## Directions for this task
Lines containing the word "hinge" are to be located and copied.

## Data segment
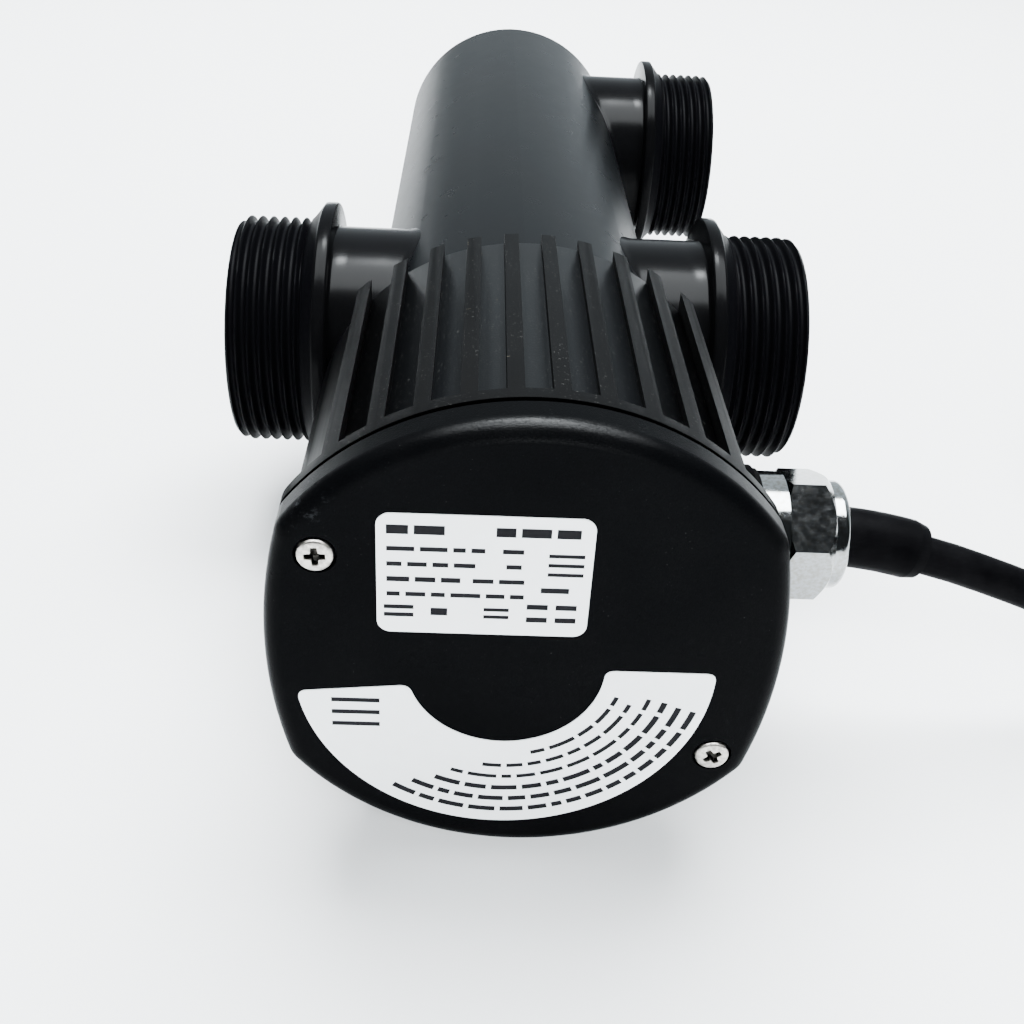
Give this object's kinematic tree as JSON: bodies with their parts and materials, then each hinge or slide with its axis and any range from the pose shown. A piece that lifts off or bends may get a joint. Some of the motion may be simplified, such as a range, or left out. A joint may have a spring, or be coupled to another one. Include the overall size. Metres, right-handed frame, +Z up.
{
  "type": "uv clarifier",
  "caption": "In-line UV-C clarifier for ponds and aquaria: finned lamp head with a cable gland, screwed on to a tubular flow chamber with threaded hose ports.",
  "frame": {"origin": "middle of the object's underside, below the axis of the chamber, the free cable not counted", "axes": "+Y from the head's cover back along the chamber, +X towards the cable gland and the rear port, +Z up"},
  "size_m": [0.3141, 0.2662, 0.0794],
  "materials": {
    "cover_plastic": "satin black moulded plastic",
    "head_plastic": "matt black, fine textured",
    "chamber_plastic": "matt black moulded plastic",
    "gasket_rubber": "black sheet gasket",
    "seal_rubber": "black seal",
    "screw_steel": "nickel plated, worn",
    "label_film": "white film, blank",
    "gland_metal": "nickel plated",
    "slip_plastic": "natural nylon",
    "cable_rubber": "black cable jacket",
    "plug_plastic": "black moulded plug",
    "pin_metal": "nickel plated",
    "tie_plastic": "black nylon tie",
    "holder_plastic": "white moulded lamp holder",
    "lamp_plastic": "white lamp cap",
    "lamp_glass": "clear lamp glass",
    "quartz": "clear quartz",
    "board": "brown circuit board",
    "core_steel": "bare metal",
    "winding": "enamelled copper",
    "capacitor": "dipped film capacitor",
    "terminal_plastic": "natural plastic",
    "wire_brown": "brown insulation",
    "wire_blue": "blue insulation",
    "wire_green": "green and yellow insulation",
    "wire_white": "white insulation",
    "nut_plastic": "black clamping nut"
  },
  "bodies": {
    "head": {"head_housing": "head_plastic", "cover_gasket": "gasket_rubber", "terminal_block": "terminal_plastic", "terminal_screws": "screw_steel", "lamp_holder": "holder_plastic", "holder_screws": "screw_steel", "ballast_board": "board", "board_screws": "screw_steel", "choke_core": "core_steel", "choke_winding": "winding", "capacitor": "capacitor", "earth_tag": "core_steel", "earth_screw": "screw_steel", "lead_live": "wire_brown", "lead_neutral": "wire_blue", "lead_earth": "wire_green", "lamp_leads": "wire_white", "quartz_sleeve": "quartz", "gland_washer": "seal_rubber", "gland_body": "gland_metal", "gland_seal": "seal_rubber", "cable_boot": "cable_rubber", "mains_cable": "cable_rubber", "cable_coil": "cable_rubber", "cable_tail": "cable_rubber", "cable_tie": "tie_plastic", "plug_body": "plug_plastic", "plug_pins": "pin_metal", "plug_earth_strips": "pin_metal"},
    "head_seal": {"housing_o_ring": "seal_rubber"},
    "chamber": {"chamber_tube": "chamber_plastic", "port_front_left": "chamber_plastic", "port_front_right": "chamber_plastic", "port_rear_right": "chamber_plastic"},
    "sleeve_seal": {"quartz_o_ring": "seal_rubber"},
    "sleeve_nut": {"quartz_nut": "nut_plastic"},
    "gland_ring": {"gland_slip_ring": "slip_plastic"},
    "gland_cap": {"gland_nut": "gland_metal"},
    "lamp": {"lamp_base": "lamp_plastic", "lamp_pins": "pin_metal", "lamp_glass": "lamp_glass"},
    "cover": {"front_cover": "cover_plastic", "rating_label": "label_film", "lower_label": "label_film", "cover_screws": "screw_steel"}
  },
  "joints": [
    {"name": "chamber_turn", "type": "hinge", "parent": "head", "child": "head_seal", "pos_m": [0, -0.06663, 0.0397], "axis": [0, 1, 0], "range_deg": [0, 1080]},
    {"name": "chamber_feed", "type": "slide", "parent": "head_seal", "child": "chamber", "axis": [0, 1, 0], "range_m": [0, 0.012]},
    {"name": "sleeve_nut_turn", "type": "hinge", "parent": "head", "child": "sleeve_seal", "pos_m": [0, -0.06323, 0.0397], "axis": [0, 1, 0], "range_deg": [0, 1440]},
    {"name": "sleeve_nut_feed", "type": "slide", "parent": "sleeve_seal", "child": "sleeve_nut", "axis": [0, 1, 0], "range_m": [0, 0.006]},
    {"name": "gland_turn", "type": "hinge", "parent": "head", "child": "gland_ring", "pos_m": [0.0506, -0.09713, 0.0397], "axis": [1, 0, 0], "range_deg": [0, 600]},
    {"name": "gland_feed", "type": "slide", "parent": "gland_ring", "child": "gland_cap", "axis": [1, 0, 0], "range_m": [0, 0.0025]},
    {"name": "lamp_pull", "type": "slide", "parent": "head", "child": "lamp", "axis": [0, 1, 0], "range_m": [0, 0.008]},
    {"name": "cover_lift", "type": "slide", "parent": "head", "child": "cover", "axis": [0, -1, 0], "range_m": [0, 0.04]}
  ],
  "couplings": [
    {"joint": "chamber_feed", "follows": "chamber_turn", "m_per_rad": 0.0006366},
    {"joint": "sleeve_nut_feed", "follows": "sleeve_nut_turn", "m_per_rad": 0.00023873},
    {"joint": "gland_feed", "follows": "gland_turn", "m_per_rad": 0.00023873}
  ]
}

## Response
Give this object's kinematic tree as JSON: bodies with their parts and materials, then each hinge or slide with its axis and any range from the pose shown. A piece that lifts off or bends may get a joint. Some of the motion may be simplified, such as a range, or left out. A joint may have a spring, or be coupled to another one. Include the overall size. Metres, right-handed frame, +Z up.
    {"name": "chamber_turn", "type": "hinge", "parent": "head", "child": "head_seal", "pos_m": [0, -0.06663, 0.0397], "axis": [0, 1, 0], "range_deg": [0, 1080]},
    {"name": "sleeve_nut_turn", "type": "hinge", "parent": "head", "child": "sleeve_seal", "pos_m": [0, -0.06323, 0.0397], "axis": [0, 1, 0], "range_deg": [0, 1440]},
    {"name": "gland_turn", "type": "hinge", "parent": "head", "child": "gland_ring", "pos_m": [0.0506, -0.09713, 0.0397], "axis": [1, 0, 0], "range_deg": [0, 600]},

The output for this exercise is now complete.